Based on these two pillars, I am pretty sure that any expansion to 8 will include P5 autobids. I'd give that a 90% chance of happening. The weaker P5s have enough clout to make sure that happens. Especially if "weaker P5s" includes the Big Ten.
Would the new system be 5+3 or 5+2+1? The leverage the G5 has is political--not in terms of getting Senators to hold hearings etc, but just in terms of jumping up and down and making a stink, and the remote chance of a successful antitrust suit. That is a form of leverage that TPTB seem to have respected over the last 20 years or so. In the current CFP, the G5 was allocated about 1/6 of the CFP revenue and 1/12 of the access.

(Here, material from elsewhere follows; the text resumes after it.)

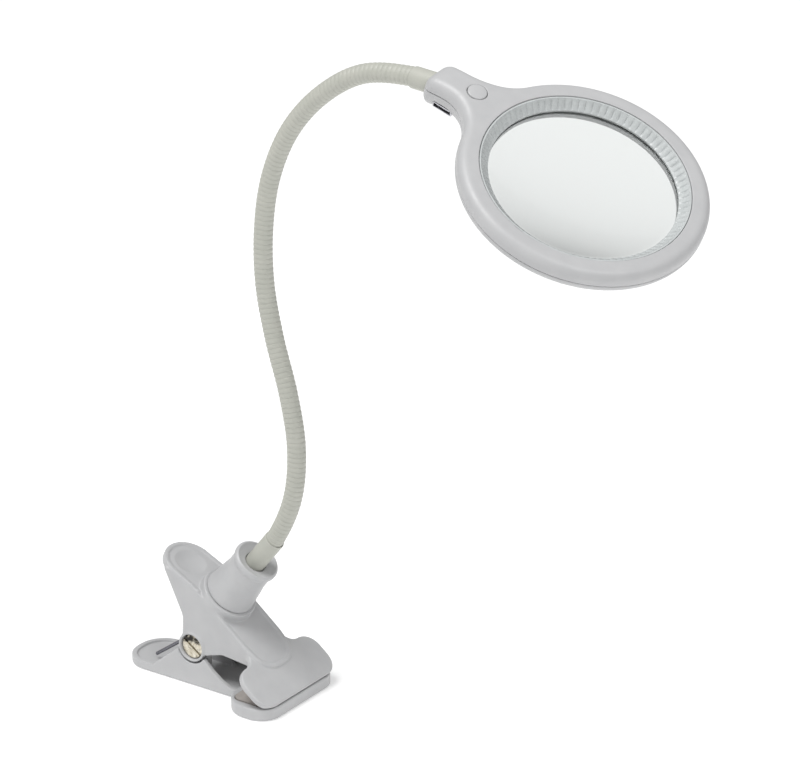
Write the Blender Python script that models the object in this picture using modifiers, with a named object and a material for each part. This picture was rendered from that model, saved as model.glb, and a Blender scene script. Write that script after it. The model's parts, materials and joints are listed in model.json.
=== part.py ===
"""Clip-on magnifying lamp with a gooseneck and a lit ring-shaped head.

World frame: +Z up, +X from the clip's handles towards its jaw tips, +Y to the lamp's left.
The origin is the centre of the upper jaw's gripping face.  The upper jaw's own frame, the
arm frame, leans down the arm by ARM_SLOPE: its +X runs to the jaw tip, its +Z out of the arm.
The head's own frame has its origin at the lens seat, +Z out of the lens and its stem at -X.
"""

import math

import bmesh
import bpy
from mathutils import Euler, Matrix, Vector

MM = 0.001
DEG = math.pi / 180.0

# ---- clearances ---------------------------------------------------------------------------
REST_GAP = 0.3 * MM          # between pieces that rest on each other
FIT_GAP = 0.3 * MM           # round a piece that sits in a hole or pocket
BITE = 0.5 * MM              # how far a joined solid reaches into its neighbour
THROUGH = 4.0 * MM           # how far a cutter runs past the wall that it cuts

# ---- clip: shared sizes -------------------------------------------------------------------
ARM_SLOPE = 38.3 * DEG       # fall of the upper arm towards the jaw tip
PIVOT = Vector((-45.2 * MM, 0.0, 7.6 * MM))
JAW_HALF_WIDTH = 31.0 * MM
PAD_HALF_WIDTH = 26.0 * MM
PAD_THICKNESS = 1.8 * MM
PAD_POCKET = 0.9 * MM        # depth of the pocket that a pad is bonded in

# ---- upper jaw, in the arm frame ----------------------------------------------------------
ARM_HALF_WIDTH = 14.8 * MM
ARM_PLATE = 3.0 * MM
ARM_STEP = 1.0 * MM          # the arm's plateau stands this far above the jaw head
ARM_START = -62.0 * MM
PLATEAU_END = -2.0 * MM
SKIRT_WALL = 2.7 * MM
JAW_PLATE = 3.2 * MM
JAW_FRONT = 14.4 * MM
JAW_BACK = -10.0 * MM
HANDLE_CENTRE = -73.4 * MM
HANDLE_RADIUS = 14.2 * MM
HANDLE_PLATE = 4.0 * MM
HANDLE_BEND_AT = -60.0 * MM
HANDLE_BEND = 12.0 * DEG
DISH_RADIUS = 9.4 * MM
DISH_DEPTH = 2.1 * MM

# ---- lower jaw, in world directions -------------------------------------------------------
TIP_GAP = 0.4 * MM           # between the closed jaw tips
LOWER_HEIGHT = 6.4 * MM      # underside of the lower jaw to its gripping face
LOWER_FLOOR = 3.0 * MM
LOWER_WALL = 2.8 * MM
LOWER_HALF_WIDTH = 15.7 * MM
LOWER_TIP = -90.8 * MM
LOWER_HEAD_BACK = -15.8 * MM
LOWER_HEAD_FRONT = 13.7 * MM
LOWER_RIM = 4.3 * MM         # height of the handle tray

# ---- pivot --------------------------------------------------------------------------------
BOSS_RADIUS = 8.0 * MM
BOSS_OUTER = 15.6 * MM       # half distance over the two bosses
BOSS_WEB_OUTER = 12.6 * MM   # outer face of the wall that the screw head clamps
BOSS_WEB_INNER = 11.0 * MM
SCREW_HEAD_RADIUS = 6.4 * MM
SCREW_HEAD = 1.3 * MM
SCREW_SHANK_RADIUS = 2.6 * MM
SLOT_WIDTH = 1.2 * MM
SLOT_DEPTH = 0.7 * MM
BARREL_RADIUS = 3.4 * MM
EAR_WALL = 2.8 * MM
EAR_RADIUS = 7.5 * MM
WIRE_RADIUS = 0.9 * MM
COIL_RADIUS = 5.1 * MM       # centre of the spring wire to the pivot axis
COIL_TURNS = 5
LOWER_LEG = 32.5 * MM
UPPER_LEG = 21.0 * MM

# ---- neck socket and ferrules, in the arm frame -------------------------------------------
SOCKET_X = -47.0 * MM
PEDESTAL_RADIUS = 15.0 * MM
PEDESTAL_HEIGHT = 3.8 * MM
SOCKET_HEIGHT = 28.4 * MM
SOCKET_BASE_RADIUS = 13.4 * MM
SOCKET_WAIST_RADIUS = 11.1 * MM
SOCKET_RIM_RADIUS = 12.1 * MM
SOCKET_SEAT = 12.0 * MM      # height of the socket's inner floor above its base
FERRULE_RADIUS = 5.3 * MM
TAIL_RADIUS = 4.0 * MM       # threaded tail of the lower ferrule
WIRE_BORE_RADIUS = 2.0 * MM
COLLAR_SHOW = 16.7 * MM      # socket top to the first bend of the neck
WASHER_RADIUS = 8.0 * MM
WASHER_PLATE = 1.0 * MM
NUT_ACROSS_FLATS = 12.0 * MM
NUT_HEIGHT = 4.0 * MM
TAIL_PAST_NUT = 1.2 * MM

# ---- neck ---------------------------------------------------------------------------------
NECK_RADIUS = 4.7 * MM
DOME_RADIUS = 5.6 * MM       # ball end of each link, about its joint
LINK_LENGTH = 27.9 * MM      # joint to joint
LINK_LEANS = (24.5, 5.5, -9.5, -16.25, -11.25, -0.75, 9.75, 24.5, 41.75, 58.5, 82.25)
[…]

That *probably* transfers to 1/8 of the access in an 8-team playoff system? It's not nearly as solid as the prediction that the power conferences will want to guarantee their playoff access. The G5 is not a completely united front of interests here--the MAC, SUn Belt and CUSA would (should) prefer more cash over upgrading the Access Bowl that's barely relevant to them. And a lot of the MWC is in the same position.
It may be too clever for reality, but I think an accurate representation of the power relations would be to upgrade the Access Bowl to a playoff spot, while expanding the pool from the G5 to "G5 + Independents", throwing Notre Dame (and BYU and the rest) into the mix.